Instruction:
Your task is to copy a single run of lines that starts at the line with "points = [vertex.co" and stops at the line with "cad_box = object_bounds()", keeping both ends. Copy nothing else.

Data shown:
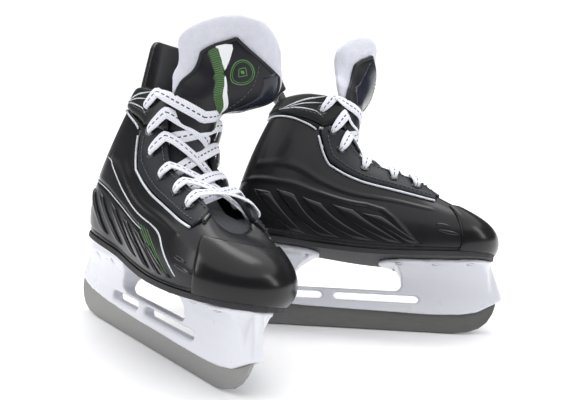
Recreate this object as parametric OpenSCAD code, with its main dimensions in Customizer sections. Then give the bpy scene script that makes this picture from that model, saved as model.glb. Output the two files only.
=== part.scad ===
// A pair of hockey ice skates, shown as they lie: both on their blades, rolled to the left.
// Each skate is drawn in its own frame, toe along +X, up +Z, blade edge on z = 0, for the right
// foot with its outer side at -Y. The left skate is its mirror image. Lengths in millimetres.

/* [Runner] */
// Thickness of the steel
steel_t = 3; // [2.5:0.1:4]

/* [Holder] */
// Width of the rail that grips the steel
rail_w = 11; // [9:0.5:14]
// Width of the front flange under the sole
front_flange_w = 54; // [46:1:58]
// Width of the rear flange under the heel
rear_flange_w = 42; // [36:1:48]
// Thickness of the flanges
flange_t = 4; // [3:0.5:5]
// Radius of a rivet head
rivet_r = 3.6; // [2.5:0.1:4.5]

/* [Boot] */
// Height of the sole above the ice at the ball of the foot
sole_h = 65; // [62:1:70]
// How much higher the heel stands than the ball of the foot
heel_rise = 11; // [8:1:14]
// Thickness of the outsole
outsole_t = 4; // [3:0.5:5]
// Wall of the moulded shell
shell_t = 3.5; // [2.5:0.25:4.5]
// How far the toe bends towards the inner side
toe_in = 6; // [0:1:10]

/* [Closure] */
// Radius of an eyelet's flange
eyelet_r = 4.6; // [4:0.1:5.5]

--

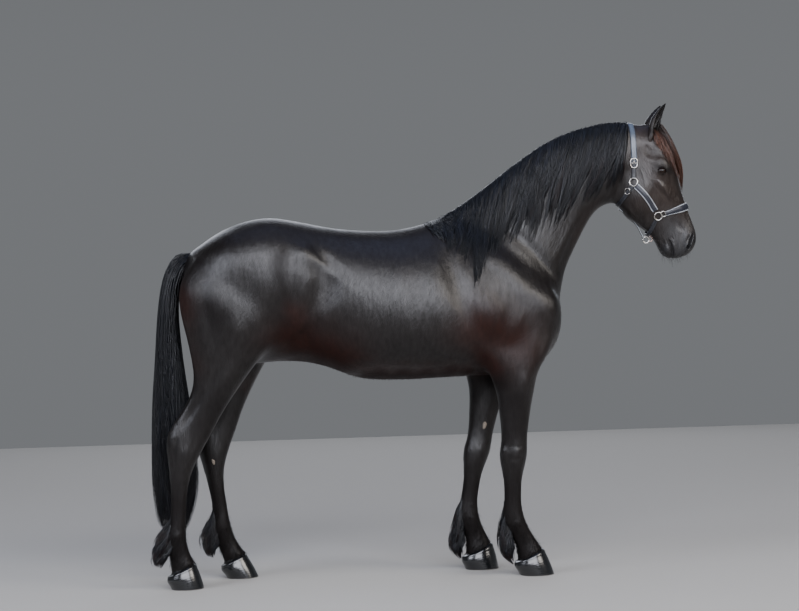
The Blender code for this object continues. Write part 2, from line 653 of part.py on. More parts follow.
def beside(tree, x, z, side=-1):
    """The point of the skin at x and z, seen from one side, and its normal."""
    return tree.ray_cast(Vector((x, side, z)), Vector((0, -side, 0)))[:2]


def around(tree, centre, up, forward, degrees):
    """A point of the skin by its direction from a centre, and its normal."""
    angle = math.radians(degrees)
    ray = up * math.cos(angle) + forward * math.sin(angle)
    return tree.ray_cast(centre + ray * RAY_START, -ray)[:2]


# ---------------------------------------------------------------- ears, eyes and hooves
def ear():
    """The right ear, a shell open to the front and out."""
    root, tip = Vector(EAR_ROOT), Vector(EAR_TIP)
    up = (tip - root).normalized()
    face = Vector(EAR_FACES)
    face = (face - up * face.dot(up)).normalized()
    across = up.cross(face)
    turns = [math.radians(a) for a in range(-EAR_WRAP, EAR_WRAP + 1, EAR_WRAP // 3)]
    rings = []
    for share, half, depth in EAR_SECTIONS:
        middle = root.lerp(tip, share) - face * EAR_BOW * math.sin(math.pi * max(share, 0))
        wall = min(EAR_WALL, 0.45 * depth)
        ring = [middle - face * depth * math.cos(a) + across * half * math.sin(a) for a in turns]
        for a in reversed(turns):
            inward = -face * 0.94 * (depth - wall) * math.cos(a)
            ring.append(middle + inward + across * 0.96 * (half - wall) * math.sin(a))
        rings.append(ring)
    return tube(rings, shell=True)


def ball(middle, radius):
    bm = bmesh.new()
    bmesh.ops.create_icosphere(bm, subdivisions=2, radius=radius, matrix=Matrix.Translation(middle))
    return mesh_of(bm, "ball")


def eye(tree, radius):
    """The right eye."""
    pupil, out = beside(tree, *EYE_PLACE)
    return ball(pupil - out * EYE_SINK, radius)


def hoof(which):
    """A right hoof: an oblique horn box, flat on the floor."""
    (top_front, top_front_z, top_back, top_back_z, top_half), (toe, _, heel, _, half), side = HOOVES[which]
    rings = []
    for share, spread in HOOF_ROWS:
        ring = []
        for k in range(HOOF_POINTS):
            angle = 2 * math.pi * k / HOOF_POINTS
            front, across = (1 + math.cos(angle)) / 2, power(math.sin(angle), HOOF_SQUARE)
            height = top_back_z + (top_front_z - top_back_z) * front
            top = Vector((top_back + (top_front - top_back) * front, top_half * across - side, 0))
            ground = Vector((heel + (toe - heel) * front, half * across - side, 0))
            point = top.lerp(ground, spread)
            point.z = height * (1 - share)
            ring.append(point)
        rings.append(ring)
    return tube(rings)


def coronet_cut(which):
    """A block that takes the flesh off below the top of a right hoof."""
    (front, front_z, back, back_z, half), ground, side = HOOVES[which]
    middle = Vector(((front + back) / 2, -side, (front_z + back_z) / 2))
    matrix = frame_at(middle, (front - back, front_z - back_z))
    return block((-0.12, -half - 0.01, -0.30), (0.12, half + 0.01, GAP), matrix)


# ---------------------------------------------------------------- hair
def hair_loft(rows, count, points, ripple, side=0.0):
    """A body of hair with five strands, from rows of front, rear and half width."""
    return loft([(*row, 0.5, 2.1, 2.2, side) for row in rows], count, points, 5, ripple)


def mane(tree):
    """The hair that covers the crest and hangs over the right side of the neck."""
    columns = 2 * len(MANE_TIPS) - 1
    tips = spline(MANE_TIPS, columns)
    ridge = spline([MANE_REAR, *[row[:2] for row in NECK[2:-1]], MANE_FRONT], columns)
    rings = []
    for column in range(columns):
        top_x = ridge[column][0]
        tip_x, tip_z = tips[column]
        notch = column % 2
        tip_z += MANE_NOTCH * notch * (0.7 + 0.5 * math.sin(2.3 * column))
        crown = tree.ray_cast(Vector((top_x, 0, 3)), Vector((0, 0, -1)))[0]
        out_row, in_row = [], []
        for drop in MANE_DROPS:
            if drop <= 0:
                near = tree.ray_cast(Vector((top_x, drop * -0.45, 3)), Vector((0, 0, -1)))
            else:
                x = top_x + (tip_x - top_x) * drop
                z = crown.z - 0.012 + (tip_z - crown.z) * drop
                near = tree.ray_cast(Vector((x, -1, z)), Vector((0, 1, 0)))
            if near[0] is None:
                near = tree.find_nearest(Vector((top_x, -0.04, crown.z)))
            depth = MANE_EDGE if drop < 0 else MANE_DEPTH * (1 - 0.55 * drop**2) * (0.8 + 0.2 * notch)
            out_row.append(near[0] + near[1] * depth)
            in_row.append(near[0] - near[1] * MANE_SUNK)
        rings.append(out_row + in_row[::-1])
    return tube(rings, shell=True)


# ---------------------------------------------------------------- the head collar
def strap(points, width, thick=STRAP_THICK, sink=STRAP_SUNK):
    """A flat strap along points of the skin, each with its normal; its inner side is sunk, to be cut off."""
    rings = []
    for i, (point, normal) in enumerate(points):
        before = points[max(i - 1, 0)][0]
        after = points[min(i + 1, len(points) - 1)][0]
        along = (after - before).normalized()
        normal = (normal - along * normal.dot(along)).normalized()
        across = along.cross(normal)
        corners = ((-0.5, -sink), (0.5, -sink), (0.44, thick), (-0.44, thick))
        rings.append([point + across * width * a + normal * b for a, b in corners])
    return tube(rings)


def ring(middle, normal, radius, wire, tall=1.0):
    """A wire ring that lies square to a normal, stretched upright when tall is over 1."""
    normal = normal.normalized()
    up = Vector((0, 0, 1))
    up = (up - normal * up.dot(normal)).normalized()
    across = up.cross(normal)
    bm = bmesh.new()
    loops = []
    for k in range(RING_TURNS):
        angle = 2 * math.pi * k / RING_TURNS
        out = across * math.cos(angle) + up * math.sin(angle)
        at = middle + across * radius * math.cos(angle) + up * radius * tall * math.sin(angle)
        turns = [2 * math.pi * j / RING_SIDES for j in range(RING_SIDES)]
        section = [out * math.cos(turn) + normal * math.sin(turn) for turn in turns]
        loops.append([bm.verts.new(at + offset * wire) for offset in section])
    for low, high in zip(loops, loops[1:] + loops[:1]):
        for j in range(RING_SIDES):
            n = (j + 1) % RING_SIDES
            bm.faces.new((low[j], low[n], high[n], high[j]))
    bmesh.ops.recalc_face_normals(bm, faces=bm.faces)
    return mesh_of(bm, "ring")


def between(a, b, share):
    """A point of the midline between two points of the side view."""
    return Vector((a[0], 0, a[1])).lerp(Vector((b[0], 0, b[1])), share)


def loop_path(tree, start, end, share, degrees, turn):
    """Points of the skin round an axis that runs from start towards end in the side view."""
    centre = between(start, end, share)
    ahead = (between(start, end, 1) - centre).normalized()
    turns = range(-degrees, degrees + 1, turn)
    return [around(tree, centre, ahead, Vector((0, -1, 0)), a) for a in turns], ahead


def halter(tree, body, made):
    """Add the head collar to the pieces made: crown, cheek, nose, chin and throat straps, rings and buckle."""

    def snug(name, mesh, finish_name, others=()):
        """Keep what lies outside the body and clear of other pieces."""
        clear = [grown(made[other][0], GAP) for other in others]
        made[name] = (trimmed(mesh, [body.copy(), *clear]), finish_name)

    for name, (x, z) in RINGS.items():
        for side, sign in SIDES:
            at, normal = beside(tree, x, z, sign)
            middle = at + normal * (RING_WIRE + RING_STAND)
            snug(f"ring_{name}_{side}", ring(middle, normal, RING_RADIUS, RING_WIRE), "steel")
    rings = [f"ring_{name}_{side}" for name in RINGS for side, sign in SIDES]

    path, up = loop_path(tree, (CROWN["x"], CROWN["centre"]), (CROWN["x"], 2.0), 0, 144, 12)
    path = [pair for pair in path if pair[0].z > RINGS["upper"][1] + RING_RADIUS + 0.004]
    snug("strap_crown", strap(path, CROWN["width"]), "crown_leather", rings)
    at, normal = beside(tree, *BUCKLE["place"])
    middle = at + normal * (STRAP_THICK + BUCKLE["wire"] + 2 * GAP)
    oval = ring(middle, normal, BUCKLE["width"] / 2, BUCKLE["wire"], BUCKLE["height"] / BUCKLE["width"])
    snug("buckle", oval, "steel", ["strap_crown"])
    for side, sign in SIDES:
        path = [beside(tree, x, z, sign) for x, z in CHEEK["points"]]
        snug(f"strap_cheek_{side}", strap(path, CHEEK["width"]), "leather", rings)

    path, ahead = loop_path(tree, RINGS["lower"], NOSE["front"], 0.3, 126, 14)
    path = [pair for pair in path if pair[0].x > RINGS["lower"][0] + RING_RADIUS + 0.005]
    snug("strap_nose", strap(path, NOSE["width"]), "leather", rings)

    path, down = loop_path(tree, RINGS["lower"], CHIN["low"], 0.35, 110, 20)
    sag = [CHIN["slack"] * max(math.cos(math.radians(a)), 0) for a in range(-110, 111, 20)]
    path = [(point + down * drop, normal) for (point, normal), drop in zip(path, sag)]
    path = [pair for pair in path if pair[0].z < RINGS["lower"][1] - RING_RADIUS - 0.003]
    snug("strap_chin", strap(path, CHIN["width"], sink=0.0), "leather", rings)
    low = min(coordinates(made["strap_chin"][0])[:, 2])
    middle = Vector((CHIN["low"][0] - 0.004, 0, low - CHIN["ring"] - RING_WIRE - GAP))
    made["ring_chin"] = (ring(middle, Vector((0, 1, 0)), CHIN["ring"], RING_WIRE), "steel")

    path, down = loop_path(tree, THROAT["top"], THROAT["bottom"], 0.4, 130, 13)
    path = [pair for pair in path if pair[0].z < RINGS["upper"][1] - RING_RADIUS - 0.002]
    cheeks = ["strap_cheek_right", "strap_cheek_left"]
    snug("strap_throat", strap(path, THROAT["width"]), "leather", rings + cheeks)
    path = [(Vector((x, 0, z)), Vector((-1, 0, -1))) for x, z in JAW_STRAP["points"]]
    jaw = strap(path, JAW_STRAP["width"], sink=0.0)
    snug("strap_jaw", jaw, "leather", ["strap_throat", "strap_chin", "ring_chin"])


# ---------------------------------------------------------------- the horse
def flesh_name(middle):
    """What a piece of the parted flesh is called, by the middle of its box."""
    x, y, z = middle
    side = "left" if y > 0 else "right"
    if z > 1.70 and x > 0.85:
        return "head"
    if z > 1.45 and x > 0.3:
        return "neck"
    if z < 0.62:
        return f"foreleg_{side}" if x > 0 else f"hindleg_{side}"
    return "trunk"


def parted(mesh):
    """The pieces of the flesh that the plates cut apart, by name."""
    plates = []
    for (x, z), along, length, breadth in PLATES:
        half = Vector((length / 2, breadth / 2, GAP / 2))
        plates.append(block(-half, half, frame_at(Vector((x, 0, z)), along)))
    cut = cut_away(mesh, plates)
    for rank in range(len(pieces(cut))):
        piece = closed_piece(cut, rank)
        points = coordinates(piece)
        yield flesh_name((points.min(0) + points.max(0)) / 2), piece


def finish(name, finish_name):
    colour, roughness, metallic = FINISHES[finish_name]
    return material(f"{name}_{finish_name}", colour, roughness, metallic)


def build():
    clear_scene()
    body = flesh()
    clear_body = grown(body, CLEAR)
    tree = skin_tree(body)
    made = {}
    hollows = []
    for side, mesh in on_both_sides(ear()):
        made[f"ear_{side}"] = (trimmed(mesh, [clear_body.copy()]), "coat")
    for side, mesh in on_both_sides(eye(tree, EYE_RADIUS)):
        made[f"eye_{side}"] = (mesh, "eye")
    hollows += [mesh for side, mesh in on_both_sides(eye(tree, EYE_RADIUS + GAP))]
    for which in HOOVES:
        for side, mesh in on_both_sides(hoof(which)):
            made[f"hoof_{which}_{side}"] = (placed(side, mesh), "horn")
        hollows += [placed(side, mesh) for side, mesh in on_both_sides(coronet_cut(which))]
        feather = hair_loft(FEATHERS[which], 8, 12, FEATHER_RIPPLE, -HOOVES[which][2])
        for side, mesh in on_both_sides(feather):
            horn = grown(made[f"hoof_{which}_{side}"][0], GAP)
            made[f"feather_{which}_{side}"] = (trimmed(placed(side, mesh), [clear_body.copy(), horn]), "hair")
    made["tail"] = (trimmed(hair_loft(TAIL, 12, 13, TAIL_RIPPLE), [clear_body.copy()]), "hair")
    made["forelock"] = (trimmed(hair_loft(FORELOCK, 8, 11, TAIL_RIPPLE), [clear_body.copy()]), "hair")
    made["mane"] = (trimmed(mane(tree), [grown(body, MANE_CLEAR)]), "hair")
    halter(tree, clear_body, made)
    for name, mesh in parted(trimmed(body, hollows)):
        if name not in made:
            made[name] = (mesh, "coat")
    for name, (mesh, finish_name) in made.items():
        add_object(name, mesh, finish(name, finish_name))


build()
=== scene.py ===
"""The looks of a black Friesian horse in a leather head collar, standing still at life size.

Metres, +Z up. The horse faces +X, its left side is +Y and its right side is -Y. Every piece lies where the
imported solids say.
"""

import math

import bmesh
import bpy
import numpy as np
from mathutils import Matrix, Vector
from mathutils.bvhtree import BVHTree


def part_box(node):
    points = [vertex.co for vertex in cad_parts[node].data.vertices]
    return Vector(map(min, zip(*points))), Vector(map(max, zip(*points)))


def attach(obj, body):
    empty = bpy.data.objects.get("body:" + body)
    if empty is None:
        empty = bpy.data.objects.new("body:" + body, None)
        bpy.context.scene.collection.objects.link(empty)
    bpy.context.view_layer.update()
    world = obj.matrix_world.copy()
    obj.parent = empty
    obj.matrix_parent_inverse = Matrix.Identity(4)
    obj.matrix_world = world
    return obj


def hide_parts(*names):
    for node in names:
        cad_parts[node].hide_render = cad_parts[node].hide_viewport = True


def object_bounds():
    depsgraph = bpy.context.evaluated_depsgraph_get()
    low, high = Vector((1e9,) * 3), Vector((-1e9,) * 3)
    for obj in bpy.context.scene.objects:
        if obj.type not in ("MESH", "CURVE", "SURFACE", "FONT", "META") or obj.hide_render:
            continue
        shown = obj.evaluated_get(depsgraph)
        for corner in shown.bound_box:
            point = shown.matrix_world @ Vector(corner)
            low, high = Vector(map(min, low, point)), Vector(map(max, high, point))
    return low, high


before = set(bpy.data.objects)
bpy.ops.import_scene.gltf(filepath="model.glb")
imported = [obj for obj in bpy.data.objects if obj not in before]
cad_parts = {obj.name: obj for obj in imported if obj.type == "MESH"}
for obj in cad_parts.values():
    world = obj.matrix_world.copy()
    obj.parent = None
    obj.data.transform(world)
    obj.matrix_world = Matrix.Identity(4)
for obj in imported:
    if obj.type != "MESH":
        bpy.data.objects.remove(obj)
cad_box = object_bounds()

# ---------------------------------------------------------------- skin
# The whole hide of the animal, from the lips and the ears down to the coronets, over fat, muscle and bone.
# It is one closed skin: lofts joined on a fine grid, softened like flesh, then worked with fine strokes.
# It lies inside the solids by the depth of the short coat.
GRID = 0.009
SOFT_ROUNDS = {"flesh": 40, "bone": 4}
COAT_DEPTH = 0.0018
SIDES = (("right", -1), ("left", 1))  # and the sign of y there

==

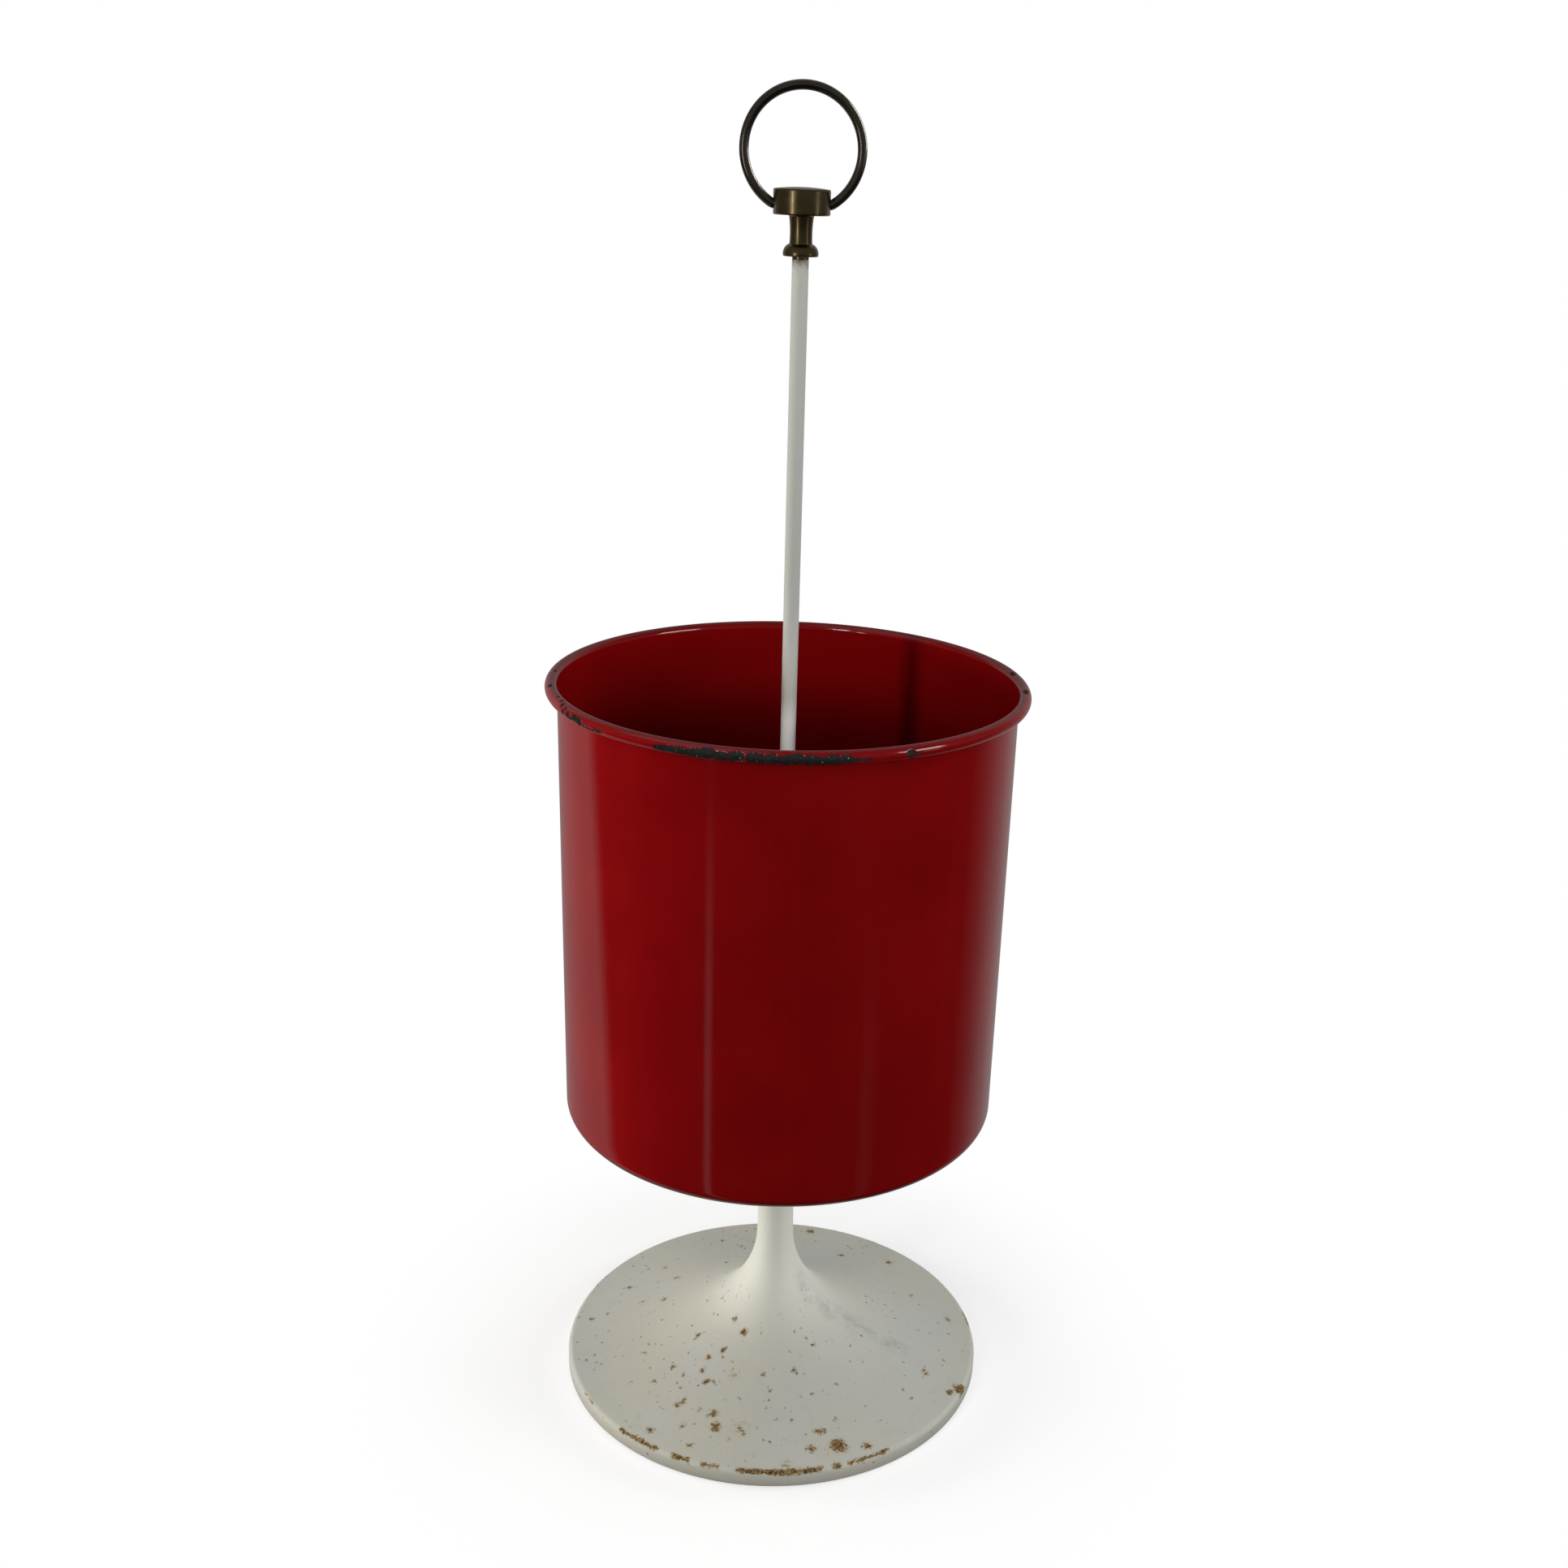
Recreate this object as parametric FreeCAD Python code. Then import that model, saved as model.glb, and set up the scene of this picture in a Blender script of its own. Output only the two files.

Solution to this problem:
    points = [vertex.co for vertex in cad_parts[node].data.vertices]
    return Vector(map(min, zip(*points))), Vector(map(max, zip(*points)))


def attach(obj, body):
    empty = bpy.data.objects.get("body:" + body)
    if empty is None:
        empty = bpy.data.objects.new("body:" + body, None)
        bpy.context.scene.collection.objects.link(empty)
    bpy.context.view_layer.update()
    world = obj.matrix_world.copy()
    obj.parent = empty
    obj.matrix_parent_inverse = Matrix.Identity(4)
    obj.matrix_world = world
    return obj


def hide_parts(*names):
    for node in names:
        cad_parts[node].hide_render = cad_parts[node].hide_viewport = True


def object_bounds():
    depsgraph = bpy.context.evaluated_depsgraph_get()
    low, high = Vector((1e9,) * 3), Vector((-1e9,) * 3)
    for obj in bpy.context.scene.objects:
        if obj.type not in ("MESH", "CURVE", "SURFACE", "FONT", "META") or obj.hide_render:
            continue
        shown = obj.evaluated_get(depsgraph)
        for corner in shown.bound_box:
            point = shown.matrix_world @ Vector(corner)
            low, high = Vector(map(min, low, point)), Vector(map(max, high, point))
    return low, high


before = set(bpy.data.objects)
bpy.ops.import_scene.gltf(filepath="model.glb")
imported = [obj for obj in bpy.data.objects if obj not in before]
cad_parts = {obj.name: obj for obj in imported if obj.type == "MESH"}
for obj in cad_parts.values():
    world = obj.matrix_world.copy()
    obj.parent = None
    obj.data.transform(world)
    obj.matrix_world = Matrix.Identity(4)
for obj in imported:
    if obj.type != "MESH":
        bpy.data.objects.remove(obj)
cad_box = object_bounds()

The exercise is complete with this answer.